**Short exercise:** Give again only the lines beginning with the one that contains "# ---- Export" and ending with the one that contains "obj.parent = empty"; include both of those lines.
■ ■ ■
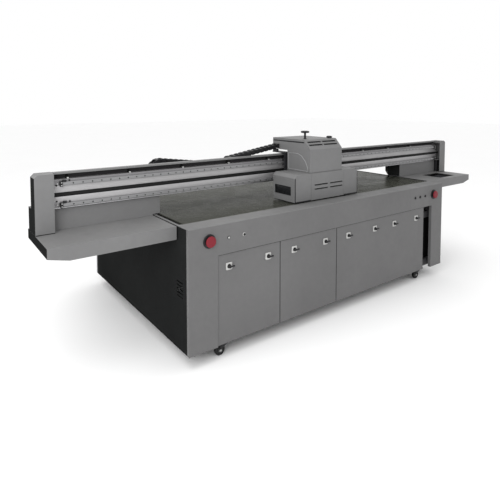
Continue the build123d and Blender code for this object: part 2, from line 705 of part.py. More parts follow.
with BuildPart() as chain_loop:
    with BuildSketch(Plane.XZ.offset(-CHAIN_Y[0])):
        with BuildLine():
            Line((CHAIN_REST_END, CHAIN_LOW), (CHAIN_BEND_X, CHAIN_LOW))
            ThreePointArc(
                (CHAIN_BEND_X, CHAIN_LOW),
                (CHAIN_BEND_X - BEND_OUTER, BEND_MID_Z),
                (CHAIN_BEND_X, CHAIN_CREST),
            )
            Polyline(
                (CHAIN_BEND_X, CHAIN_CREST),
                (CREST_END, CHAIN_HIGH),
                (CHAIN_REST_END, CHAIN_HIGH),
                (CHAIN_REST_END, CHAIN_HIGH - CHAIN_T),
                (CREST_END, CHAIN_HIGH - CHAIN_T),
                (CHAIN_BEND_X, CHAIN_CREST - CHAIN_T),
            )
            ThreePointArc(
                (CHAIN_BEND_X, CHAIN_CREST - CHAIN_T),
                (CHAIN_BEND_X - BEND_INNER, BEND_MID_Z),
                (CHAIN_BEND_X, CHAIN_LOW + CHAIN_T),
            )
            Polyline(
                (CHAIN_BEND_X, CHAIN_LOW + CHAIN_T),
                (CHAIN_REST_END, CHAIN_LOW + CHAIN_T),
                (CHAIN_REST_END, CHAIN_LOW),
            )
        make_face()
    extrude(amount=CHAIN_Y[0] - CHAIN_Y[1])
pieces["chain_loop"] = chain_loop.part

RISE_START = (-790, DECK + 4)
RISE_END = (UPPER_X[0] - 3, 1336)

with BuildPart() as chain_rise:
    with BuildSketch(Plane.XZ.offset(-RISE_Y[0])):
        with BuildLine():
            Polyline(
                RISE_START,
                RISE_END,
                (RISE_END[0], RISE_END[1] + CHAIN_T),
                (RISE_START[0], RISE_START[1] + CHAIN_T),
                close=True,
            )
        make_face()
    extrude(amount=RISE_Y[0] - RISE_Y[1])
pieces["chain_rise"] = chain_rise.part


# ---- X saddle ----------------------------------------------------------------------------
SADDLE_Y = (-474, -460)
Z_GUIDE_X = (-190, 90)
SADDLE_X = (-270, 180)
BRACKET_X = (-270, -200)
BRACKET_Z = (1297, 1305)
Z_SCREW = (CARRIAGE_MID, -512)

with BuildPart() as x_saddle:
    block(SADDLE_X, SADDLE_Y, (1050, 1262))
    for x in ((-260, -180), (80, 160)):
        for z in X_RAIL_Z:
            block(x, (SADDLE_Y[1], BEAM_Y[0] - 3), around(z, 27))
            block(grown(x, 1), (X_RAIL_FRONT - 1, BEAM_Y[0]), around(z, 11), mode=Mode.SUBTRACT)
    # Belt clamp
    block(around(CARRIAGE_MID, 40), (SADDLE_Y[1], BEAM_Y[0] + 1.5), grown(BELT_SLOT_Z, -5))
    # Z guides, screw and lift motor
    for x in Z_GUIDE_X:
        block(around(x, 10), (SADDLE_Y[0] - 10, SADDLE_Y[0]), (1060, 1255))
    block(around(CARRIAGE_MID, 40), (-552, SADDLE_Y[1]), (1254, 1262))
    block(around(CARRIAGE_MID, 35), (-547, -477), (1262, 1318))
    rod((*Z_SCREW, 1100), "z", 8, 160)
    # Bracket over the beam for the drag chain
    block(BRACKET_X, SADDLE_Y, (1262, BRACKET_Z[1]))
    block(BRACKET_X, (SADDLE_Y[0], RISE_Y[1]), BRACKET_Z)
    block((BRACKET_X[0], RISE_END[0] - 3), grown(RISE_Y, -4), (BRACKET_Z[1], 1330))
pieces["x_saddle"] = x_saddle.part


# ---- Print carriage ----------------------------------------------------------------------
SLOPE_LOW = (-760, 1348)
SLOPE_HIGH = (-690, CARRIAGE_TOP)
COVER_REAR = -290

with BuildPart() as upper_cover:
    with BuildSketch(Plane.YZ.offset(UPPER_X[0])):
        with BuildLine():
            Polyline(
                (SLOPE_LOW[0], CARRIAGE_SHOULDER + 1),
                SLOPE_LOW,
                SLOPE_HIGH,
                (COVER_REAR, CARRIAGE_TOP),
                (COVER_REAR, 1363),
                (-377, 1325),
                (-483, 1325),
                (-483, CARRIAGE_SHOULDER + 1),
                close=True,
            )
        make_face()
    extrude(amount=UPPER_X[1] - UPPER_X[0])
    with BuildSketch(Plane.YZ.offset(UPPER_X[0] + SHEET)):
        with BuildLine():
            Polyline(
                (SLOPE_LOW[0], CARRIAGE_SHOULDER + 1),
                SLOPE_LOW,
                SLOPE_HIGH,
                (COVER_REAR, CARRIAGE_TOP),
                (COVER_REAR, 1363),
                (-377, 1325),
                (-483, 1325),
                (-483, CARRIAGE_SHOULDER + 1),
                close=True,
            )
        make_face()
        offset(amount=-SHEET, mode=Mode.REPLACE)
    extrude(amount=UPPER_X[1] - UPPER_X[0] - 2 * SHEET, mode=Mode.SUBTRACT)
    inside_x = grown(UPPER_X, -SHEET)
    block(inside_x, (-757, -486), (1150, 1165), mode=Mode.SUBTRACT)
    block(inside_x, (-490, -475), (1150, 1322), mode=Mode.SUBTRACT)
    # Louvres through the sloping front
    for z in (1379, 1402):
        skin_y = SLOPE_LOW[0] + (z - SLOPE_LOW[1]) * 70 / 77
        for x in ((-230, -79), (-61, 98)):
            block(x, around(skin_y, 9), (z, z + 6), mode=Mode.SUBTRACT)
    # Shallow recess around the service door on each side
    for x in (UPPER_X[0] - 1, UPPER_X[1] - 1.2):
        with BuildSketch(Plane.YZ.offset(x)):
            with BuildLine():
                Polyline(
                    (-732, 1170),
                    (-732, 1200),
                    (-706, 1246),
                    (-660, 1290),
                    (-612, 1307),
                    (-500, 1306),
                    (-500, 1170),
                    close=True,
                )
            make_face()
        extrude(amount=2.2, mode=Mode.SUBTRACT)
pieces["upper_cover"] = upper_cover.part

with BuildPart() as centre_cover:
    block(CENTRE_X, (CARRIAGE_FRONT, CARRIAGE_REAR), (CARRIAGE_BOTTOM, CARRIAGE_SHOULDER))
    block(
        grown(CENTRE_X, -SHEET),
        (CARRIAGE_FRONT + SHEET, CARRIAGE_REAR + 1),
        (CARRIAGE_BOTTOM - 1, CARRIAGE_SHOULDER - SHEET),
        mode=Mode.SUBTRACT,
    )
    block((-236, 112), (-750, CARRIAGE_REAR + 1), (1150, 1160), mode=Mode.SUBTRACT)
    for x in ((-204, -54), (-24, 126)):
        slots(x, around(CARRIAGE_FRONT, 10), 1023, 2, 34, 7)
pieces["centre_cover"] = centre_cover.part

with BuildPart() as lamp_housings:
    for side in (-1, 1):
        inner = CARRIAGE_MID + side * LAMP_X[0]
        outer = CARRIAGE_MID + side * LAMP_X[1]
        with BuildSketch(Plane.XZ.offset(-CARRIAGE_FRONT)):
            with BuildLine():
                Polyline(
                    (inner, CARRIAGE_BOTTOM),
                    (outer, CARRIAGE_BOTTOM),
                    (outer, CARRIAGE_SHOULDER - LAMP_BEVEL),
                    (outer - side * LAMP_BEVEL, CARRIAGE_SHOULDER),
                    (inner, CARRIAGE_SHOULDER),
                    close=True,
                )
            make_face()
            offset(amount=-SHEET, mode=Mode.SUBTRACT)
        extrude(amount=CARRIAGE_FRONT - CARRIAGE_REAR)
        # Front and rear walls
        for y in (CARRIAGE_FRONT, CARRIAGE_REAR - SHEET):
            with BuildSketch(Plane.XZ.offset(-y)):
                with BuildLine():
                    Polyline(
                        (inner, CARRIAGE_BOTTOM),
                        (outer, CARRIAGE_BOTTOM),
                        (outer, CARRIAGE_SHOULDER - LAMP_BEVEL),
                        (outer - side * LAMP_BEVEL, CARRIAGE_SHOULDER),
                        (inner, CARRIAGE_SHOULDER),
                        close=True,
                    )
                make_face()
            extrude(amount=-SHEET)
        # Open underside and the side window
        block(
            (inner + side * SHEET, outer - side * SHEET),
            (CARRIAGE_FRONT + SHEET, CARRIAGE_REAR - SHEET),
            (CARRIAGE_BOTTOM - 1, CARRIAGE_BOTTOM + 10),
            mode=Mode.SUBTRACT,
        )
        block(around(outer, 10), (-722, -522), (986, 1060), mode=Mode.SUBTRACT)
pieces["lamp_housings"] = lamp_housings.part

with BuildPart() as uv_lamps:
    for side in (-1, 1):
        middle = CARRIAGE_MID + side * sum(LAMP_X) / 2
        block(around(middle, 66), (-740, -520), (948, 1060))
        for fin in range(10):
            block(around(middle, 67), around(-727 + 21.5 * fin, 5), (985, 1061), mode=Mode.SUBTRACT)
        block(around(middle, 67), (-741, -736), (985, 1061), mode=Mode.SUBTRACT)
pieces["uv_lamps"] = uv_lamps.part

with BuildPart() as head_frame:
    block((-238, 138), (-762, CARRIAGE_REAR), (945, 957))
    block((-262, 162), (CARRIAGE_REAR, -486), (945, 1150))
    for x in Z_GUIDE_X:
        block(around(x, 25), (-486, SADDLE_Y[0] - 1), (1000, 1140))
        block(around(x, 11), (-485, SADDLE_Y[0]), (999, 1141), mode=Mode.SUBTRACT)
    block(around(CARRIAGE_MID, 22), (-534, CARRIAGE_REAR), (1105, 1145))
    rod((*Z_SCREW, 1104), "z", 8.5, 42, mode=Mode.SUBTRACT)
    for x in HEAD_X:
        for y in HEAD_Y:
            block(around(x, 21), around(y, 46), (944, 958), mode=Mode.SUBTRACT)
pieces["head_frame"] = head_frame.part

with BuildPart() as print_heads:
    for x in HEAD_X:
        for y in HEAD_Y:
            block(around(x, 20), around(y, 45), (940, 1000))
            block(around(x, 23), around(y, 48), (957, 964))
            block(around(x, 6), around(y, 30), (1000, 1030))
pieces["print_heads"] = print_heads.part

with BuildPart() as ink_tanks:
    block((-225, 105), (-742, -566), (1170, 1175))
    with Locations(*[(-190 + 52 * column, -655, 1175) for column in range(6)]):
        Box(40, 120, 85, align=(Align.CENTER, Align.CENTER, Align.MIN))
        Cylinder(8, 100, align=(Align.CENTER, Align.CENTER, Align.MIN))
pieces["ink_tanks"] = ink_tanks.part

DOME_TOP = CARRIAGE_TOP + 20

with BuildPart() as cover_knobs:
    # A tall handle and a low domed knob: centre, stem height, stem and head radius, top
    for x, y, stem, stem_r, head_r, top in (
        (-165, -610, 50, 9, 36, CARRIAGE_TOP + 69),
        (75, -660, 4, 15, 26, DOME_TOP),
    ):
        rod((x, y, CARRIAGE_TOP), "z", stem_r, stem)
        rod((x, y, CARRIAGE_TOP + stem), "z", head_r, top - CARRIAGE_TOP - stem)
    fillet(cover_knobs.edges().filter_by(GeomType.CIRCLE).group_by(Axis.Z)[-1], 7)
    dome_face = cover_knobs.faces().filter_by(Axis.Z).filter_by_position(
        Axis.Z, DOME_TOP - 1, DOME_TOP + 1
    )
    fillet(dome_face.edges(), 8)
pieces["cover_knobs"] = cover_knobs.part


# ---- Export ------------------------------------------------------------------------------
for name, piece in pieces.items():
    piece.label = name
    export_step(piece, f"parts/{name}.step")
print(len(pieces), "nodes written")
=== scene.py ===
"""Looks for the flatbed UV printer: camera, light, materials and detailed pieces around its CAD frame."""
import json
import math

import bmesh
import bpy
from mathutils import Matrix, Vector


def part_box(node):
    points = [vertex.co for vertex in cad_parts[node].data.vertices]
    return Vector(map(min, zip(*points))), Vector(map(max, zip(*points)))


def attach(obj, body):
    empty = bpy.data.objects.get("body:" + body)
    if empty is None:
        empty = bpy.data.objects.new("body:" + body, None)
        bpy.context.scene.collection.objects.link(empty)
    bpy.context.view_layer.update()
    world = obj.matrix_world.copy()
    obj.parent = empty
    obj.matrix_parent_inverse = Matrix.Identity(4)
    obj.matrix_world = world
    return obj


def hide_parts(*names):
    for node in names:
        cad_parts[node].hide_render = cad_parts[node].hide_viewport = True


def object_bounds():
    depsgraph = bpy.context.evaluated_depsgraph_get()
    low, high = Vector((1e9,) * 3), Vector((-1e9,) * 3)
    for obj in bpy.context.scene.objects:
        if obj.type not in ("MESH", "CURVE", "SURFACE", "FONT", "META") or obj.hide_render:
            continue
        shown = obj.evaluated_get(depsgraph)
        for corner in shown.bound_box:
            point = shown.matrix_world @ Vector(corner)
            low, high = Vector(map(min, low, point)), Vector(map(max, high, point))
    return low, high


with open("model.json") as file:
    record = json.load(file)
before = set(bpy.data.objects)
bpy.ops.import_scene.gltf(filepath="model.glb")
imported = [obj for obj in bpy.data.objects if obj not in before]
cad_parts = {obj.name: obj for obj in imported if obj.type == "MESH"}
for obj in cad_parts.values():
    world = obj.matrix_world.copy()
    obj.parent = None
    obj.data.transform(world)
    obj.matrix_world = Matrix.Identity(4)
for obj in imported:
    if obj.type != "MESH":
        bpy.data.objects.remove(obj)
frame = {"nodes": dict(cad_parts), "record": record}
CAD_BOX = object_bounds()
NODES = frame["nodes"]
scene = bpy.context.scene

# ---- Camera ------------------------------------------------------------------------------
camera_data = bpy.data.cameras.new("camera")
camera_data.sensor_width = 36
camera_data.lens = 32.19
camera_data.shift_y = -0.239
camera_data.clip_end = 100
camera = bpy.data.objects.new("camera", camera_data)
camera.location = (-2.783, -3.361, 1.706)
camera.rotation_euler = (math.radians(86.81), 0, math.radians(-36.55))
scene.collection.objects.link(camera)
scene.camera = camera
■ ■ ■
**Exercise output:**
# ---- Export ------------------------------------------------------------------------------
for name, piece in pieces.items():
    piece.label = name
    export_step(piece, f"parts/{name}.step")
print(len(pieces), "nodes written")
=== scene.py ===
"""Looks for the flatbed UV printer: camera, light, materials and detailed pieces around its CAD frame."""
import json
import math

import bmesh
import bpy
from mathutils import Matrix, Vector


def part_box(node):
    points = [vertex.co for vertex in cad_parts[node].data.vertices]
    return Vector(map(min, zip(*points))), Vector(map(max, zip(*points)))


def attach(obj, body):
    empty = bpy.data.objects.get("body:" + body)
    if empty is None:
        empty = bpy.data.objects.new("body:" + body, None)
        bpy.context.scene.collection.objects.link(empty)
    bpy.context.view_layer.update()
    world = obj.matrix_world.copy()
    obj.parent = empty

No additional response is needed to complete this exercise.